- Directions for this task:
Retype, exactly as written, every line from the one containing "# Tip the bead" down to the one containing "for node in", including both, and nothing else.
———
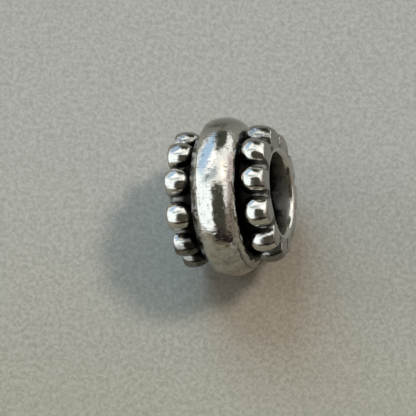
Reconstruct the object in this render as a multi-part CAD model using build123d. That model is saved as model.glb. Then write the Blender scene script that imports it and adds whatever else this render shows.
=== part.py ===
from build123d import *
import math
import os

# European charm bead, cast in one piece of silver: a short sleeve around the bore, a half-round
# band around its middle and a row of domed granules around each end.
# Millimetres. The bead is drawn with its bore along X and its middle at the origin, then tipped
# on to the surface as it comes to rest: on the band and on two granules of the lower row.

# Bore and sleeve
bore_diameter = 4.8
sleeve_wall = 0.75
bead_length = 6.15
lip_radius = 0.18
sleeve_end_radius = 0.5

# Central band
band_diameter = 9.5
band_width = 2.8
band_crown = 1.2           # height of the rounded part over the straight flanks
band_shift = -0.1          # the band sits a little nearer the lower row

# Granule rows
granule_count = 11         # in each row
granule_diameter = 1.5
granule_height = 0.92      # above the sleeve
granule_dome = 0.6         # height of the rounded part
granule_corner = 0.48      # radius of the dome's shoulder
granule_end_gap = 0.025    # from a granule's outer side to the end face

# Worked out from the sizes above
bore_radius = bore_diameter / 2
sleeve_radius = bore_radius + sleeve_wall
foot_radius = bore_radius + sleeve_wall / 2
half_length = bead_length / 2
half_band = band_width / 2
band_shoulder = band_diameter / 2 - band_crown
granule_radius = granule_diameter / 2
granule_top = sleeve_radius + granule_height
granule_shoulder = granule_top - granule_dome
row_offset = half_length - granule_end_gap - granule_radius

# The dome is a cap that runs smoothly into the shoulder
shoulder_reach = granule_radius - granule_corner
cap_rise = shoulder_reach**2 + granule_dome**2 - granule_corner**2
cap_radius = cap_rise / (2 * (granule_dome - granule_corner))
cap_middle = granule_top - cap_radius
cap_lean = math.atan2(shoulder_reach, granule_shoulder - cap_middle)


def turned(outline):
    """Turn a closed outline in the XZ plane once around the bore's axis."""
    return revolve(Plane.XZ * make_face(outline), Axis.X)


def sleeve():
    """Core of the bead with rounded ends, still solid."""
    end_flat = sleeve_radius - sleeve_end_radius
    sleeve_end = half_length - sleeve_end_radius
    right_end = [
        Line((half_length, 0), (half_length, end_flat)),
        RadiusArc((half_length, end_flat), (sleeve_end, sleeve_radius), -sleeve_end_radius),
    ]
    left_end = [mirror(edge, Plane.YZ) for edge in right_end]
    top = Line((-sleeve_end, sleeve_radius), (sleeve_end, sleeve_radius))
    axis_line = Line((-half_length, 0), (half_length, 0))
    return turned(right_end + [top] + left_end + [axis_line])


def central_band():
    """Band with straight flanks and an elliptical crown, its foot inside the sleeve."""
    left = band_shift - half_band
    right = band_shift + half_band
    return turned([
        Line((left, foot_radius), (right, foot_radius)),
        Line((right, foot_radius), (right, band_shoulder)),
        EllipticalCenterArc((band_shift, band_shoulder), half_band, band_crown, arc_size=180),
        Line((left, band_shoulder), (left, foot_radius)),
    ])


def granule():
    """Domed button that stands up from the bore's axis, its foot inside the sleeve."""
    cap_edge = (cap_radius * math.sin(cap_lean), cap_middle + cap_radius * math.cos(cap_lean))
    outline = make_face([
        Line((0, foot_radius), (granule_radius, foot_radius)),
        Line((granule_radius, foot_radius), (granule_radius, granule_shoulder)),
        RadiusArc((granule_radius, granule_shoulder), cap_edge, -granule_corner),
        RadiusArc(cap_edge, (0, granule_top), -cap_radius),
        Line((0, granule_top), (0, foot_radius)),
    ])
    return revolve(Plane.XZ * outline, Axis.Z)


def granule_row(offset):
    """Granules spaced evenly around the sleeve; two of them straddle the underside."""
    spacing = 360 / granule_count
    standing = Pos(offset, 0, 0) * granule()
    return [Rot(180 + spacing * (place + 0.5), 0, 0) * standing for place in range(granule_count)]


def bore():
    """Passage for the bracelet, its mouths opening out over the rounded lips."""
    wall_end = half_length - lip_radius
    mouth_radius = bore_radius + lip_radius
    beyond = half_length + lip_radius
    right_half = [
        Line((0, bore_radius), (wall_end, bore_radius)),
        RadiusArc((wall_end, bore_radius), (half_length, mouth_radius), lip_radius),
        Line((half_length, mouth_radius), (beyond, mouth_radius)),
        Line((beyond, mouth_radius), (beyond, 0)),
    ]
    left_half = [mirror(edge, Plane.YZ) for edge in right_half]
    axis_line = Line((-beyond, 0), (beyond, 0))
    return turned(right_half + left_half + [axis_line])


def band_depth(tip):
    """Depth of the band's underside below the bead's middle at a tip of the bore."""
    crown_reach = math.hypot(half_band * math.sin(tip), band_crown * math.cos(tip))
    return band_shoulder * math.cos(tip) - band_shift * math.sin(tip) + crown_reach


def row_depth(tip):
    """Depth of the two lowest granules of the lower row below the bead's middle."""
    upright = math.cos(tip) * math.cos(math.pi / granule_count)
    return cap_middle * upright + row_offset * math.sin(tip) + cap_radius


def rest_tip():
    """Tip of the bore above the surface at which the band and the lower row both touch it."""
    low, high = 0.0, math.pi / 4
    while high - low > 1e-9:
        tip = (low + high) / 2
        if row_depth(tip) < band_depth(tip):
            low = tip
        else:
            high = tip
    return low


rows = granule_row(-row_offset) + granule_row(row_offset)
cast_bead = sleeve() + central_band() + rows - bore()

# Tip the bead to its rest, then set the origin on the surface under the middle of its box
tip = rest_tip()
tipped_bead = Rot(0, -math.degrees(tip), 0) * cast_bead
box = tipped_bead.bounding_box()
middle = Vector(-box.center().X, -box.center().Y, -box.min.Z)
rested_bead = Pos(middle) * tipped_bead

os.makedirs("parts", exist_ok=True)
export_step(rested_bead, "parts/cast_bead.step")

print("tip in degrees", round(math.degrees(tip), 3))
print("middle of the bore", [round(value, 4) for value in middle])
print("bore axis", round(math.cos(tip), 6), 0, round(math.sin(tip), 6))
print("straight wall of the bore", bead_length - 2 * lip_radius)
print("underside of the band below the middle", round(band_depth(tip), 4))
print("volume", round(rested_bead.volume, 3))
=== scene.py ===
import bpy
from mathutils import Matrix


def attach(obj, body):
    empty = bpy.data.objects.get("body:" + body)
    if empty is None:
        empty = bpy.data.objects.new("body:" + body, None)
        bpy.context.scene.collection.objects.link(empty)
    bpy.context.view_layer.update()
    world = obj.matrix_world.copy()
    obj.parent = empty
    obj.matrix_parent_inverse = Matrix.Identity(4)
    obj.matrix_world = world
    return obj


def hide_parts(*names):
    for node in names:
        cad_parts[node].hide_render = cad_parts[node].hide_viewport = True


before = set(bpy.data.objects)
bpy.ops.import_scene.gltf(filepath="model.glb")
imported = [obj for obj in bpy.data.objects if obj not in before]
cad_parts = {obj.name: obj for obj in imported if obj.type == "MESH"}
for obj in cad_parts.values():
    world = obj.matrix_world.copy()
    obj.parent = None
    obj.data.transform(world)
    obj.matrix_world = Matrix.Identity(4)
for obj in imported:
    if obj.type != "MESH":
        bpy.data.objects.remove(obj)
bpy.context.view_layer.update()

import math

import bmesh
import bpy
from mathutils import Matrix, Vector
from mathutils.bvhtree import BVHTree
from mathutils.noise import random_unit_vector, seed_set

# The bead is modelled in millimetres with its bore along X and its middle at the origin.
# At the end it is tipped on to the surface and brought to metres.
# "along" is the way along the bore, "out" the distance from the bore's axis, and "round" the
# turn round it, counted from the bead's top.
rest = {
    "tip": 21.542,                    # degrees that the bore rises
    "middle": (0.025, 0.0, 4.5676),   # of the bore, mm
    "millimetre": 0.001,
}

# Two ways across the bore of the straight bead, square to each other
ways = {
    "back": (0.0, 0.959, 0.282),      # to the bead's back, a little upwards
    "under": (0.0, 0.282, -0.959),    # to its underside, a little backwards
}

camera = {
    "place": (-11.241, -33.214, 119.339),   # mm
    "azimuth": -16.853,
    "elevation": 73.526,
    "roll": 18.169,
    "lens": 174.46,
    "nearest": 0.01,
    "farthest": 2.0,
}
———
- Task result:
# Tip the bead to its rest, then set the origin on the surface under the middle of its box
tip = rest_tip()
tipped_bead = Rot(0, -math.degrees(tip), 0) * cast_bead
box = tipped_bead.bounding_box()
middle = Vector(-box.center().X, -box.center().Y, -box.min.Z)
rested_bead = Pos(middle) * tipped_bead

os.makedirs("parts", exist_ok=True)
export_step(rested_bead, "parts/cast_bead.step")

print("tip in degrees", round(math.degrees(tip), 3))
print("middle of the bore", [round(value, 4) for value in middle])
print("bore axis", round(math.cos(tip), 6), 0, round(math.sin(tip), 6))
print("straight wall of the bore", bead_length - 2 * lip_radius)
print("underside of the band below the middle", round(band_depth(tip), 4))
print("volume", round(rested_bead.volume, 3))
=== scene.py ===
import bpy
from mathutils import Matrix


def attach(obj, body):
    empty = bpy.data.objects.get("body:" + body)
    if empty is None:
        empty = bpy.data.objects.new("body:" + body, None)
        bpy.context.scene.collection.objects.link(empty)
    bpy.context.view_layer.update()
    world = obj.matrix_world.copy()
    obj.parent = empty
    obj.matrix_parent_inverse = Matrix.Identity(4)
    obj.matrix_world = world
    return obj


def hide_parts(*names):
    for node in names:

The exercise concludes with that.